EXERCISE - Go through each line of the records below and count those with the word "that"; give only the total.

Entries with model source code
============================================================
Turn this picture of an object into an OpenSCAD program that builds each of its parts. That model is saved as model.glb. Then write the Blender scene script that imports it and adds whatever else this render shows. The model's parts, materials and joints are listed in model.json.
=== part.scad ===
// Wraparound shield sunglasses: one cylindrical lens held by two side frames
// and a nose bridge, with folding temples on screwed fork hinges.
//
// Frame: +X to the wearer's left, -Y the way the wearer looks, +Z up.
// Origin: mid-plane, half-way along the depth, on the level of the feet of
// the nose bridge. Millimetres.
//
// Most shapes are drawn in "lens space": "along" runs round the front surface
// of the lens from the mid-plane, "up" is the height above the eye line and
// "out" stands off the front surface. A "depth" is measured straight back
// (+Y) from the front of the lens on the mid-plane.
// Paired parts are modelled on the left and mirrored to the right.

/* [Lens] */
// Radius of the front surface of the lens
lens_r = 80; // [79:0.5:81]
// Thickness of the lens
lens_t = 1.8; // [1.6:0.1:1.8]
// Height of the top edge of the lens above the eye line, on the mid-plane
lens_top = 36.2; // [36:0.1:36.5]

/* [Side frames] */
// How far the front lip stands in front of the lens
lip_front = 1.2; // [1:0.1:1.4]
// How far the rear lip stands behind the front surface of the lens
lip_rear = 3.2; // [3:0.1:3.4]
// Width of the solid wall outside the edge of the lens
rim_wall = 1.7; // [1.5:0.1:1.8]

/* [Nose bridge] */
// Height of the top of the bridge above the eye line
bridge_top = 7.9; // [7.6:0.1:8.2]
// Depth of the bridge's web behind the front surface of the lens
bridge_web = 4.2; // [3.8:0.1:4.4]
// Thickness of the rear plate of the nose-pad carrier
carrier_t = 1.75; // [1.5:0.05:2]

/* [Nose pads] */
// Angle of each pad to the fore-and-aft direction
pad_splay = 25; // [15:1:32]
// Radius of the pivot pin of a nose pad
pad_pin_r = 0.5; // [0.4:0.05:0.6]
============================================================
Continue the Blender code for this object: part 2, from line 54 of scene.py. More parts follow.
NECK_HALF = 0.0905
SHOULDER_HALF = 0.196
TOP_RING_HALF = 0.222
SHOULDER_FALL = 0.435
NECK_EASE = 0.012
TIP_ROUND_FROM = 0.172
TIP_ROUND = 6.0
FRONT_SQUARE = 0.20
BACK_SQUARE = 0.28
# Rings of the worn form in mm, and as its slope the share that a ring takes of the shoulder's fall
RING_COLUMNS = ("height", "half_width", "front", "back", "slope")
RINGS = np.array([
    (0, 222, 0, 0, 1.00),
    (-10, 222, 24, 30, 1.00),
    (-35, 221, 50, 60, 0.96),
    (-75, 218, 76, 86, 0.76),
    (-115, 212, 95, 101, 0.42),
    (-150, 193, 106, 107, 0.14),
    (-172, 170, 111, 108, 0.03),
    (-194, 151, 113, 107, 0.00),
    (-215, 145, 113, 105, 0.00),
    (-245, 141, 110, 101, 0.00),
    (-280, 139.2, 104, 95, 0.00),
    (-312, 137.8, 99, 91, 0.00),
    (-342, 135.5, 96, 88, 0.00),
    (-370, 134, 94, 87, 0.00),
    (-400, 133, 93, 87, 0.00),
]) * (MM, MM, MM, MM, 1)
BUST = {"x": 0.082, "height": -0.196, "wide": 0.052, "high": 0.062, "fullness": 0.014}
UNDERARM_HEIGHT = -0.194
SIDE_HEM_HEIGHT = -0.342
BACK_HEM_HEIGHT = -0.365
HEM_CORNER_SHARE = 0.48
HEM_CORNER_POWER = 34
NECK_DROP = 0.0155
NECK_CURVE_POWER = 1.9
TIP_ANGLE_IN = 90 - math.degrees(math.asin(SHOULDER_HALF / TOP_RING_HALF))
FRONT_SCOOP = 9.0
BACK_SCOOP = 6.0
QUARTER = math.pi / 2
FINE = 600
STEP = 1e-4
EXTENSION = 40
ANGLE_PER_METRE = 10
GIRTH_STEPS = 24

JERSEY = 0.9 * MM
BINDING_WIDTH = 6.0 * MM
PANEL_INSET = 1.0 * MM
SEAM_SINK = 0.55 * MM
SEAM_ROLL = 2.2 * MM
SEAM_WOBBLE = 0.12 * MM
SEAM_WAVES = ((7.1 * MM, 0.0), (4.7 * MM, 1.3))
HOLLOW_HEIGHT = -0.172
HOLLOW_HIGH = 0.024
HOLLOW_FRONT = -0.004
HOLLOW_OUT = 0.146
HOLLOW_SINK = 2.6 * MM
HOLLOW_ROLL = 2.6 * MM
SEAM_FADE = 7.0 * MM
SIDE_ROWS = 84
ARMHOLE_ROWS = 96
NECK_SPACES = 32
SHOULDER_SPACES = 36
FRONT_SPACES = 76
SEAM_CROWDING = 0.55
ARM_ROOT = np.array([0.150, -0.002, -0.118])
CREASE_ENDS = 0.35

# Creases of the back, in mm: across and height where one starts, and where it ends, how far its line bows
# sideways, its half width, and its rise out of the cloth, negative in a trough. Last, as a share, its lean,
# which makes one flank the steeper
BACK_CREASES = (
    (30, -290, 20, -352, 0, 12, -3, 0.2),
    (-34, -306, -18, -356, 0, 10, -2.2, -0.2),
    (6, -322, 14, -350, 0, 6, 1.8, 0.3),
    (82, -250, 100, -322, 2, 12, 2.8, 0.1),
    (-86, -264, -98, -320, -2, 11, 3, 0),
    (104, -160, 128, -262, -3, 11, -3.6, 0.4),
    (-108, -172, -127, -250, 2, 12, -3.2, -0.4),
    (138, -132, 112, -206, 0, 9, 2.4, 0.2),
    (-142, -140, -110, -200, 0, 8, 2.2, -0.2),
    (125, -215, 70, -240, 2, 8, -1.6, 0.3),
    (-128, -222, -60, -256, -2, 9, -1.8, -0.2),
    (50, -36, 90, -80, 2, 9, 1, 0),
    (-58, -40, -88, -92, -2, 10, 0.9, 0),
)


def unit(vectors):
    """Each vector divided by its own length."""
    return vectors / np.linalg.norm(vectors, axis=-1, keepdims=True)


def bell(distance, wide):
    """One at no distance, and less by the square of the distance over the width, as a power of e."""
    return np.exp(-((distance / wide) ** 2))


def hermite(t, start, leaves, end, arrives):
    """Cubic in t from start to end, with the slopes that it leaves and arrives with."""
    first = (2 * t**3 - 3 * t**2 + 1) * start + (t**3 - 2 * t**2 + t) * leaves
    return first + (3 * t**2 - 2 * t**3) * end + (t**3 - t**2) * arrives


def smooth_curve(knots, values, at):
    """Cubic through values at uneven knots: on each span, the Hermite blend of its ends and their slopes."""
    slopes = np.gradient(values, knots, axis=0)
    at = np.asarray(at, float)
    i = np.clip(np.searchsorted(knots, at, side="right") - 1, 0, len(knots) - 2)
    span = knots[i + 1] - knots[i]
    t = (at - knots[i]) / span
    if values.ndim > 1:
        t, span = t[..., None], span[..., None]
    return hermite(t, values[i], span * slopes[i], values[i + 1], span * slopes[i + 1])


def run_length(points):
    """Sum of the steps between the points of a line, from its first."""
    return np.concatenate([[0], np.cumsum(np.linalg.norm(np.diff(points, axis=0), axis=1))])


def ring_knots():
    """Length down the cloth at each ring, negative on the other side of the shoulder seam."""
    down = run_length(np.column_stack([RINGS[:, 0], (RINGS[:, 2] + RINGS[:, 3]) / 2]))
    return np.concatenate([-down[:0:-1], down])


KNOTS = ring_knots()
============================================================
CORRECT ANSWER - 3